> _THE TASK_: Reproduce, please, only the lines from the first line below to the line containing "wasm.setup();", inclusive.

● ● ● ● ●

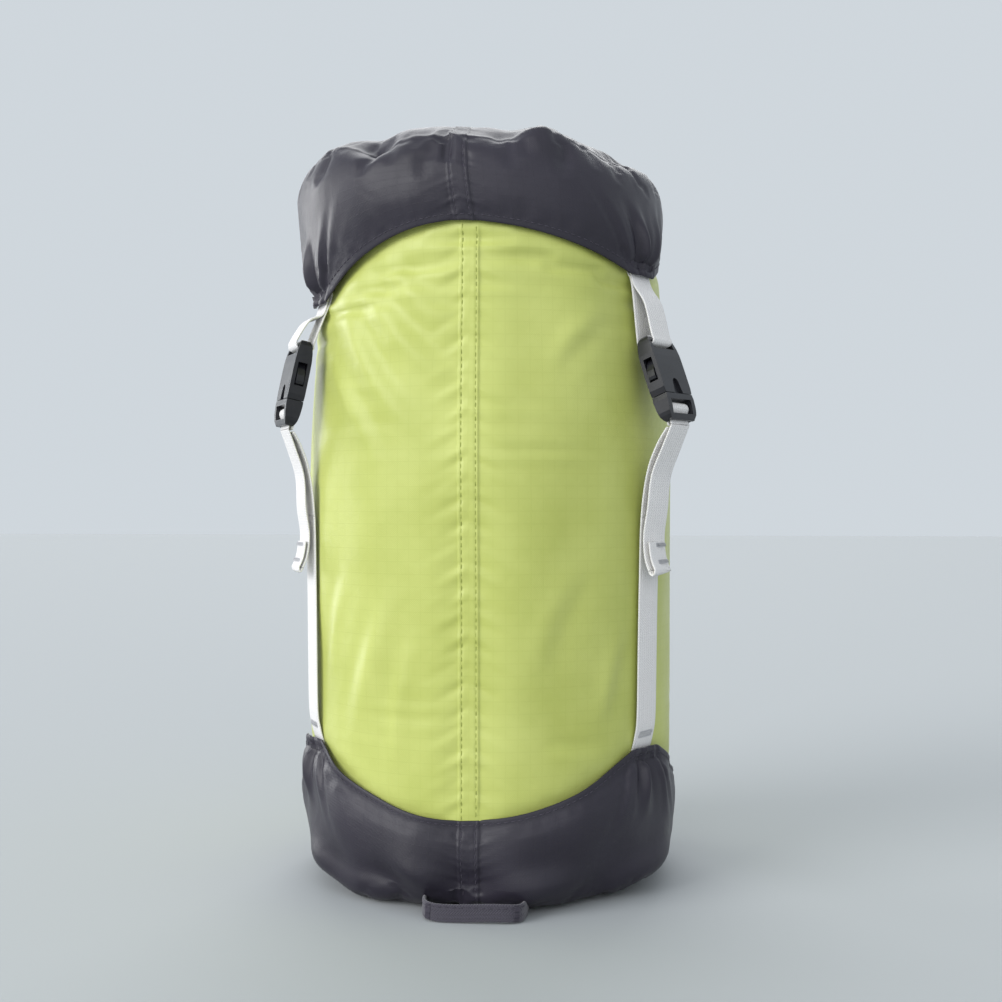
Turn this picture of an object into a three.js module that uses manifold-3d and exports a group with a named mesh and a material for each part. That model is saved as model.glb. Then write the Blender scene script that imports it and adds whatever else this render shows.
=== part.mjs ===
// A three-strap compression sack: a round fabric sack with a drawcord mouth, a scalloped base cap and a
// scalloped lid, drawn together by three webbing straps with side-release buckles.
//
// Millimetres, +Z up. The origin is the centre of the underside of the base, on the sack's axis.
// Azimuth 0 is the front (-Y) and grows towards +X. A station is a group turned to a strap's azimuth,
// in which the sack's outward direction is -Y and +X runs round the sack.
import * as THREE from "three";
import { mergeVertices } from "three/addons/utils/BufferGeometryUtils.js";
import Module from "manifold-3d";

const wasm = await Module();
wasm.setup();

// ---------------------------------------------------------------- driving dimensions
const GAP = 0.3; // between pieces that touch
const FABRIC = 1.4; // the fabric's modelled thickness
const SACK_RADIUS = 84.8; // outside of the body panels
const BAND_RADIUS = SACK_RADIUS + 0.5 + FABRIC; // outside of the two caps at their scalloped edges
const HEIGHT = 344; // underside of the base to the crown of the lid

const SCALLOP_SWING = 12.5; // half the height of a scallop
const TAB_HALF = 6; // degrees, half of the short level stretch over each strap
const BASE_EDGE = 52; // mean height of the base cap's scalloped edge
const LID_EDGE = 275; // mean height of the lid's scalloped edge

const PANEL_BOTTOM = 18;
const PANEL_TOP = 293;
const MOUTH_RADIUS = 27.5; // centreline of the drawcord, drawn in
const MOUTH_HEIGHT = 318;
const SHOULDER_INNER = 29;
const CHANNEL_RADIUS = 5; // outside of the hem channel's section
const CORD_DIAMETER = 2.4;

const BASE_CORNER = 16; // rounding between the base's underside and its side
const BASE_SEAM = 70; // radius of the seam round the base disc
const BASE_BULGE = 87.3;
const LID_CORNER = 12;
const LID_SEAM = 75.2; // radius of the seam round the lid's top
const LID_CROWN = 24; // how far the lid's top is domed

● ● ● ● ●

> _RESPONSE FOR THIS EXERCISE_:
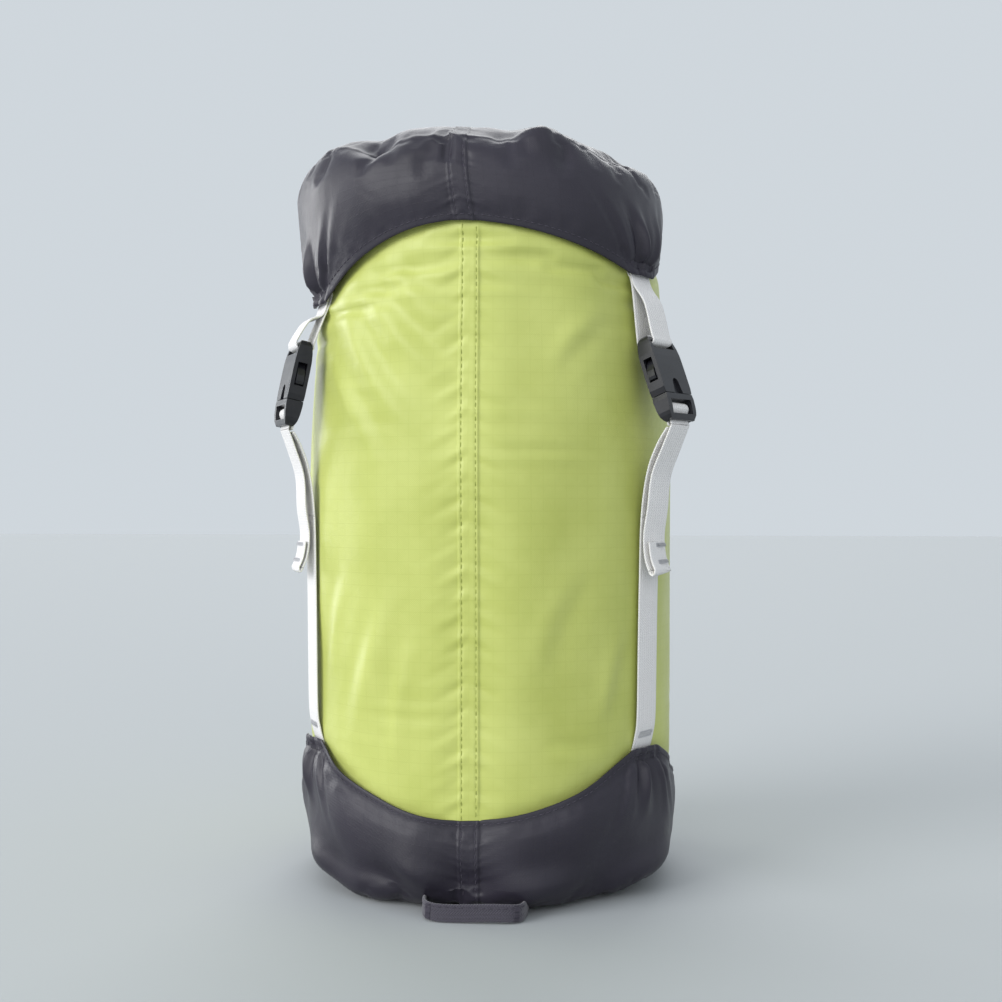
Turn this picture of an object into a three.js module that uses manifold-3d and exports a group with a named mesh and a material for each part. That model is saved as model.glb. Then write the Blender scene script that imports it and adds whatever else this render shows.
=== part.mjs ===
// A three-strap compression sack: a round fabric sack with a drawcord mouth, a scalloped base cap and a
// scalloped lid, drawn together by three webbing straps with side-release buckles.
//
// Millimetres, +Z up. The origin is the centre of the underside of the base, on the sack's axis.
// Azimuth 0 is the front (-Y) and grows towards +X. A station is a group turned to a strap's azimuth,
// in which the sack's outward direction is -Y and +X runs round the sack.
import * as THREE from "three";
import { mergeVertices } from "three/addons/utils/BufferGeometryUtils.js";
import Module from "manifold-3d";

const wasm = await Module();
wasm.setup();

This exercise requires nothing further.